Plus, Kalinda’s exit here is almost too on-the-nose. She turns to the camera and literally says “goodbye,” the door closes, and we cut to black. Even in the very dramatic aftermath of Will Gardner’s departure, the show has never broken the fourth wall quite this abruptly, so something about it feels like the writers are misleading us a bit. But I do think the finality of the apartment scene signals that it was intended to be, if not necessarily Kalinda’s goodbye to the show, at least Kalinda’s goodbye to Alicia. It’s an anticlimactic farewell that’s framed as a climactic one, and that awkwardness unfortunately overshadows the emotional impact of the scene.
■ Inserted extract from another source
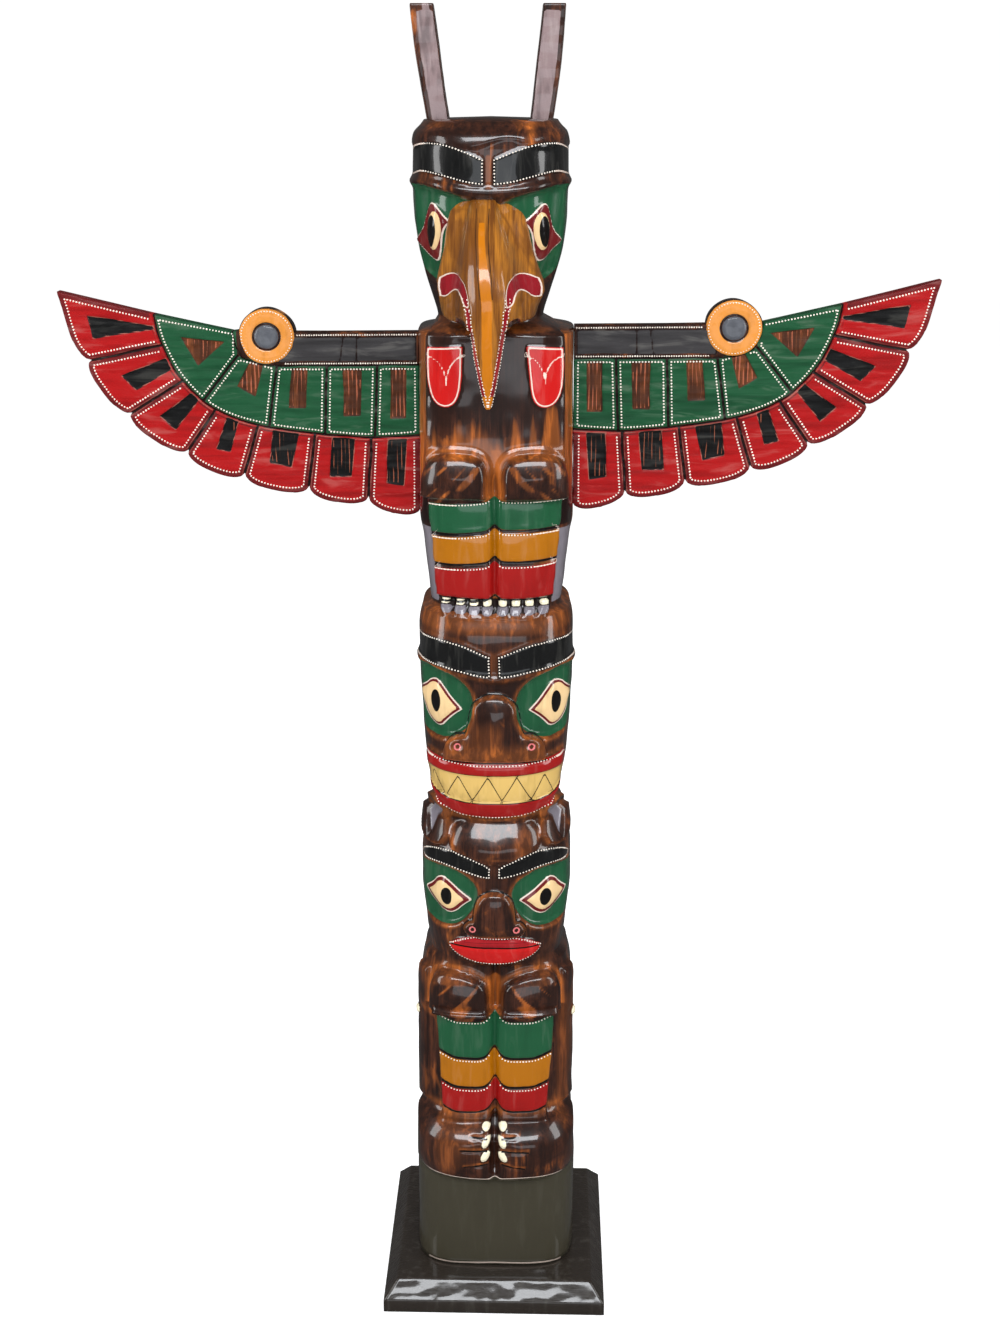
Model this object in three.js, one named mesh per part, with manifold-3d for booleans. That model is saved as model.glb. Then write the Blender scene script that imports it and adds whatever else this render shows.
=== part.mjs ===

“I wanted to talk to her in person,” Kalinda says. Yeah, we all wanted that.

Stray observations:

  • I knew Kalinda would never make the rookie mistake of improperly ejecting a USB without good reason.
  • Colin Sweeney, naturally, is the only client who would follow Alicia to the end of the world and back.
  • Cary takes the baseball metaphor a little too far. Settle down, Cary. You’re not Will.
  • If this was the last time we’ll see Kalinda, I can’t believe Grace Florrick of all people is the last character to see her.
  • The minimum sentencing subplot doesn’t really go anywhere, but it does bring Linda Lavin back, and that’s always a good thing.
  • The flashback used when Kalinda is reminiscing in Alicia’s apartment only adds to the awkwardness, as it also doesn’t have them in a shot together. Look, I know the two can’t share the screen anymore for whatever reason, but couldn’t they have used an old scene that has the two of them in the same shot as the flashback? Preferably a shot of them taking shots?!
  • The fake smiles flashed by Diane, Cary, David, and Alicia as they all secretly stab each other in the back were priceless.
  • Even though I have a few issues with the way the specific emotions of this episode are written, Margulies acts the hell out of every single one of them.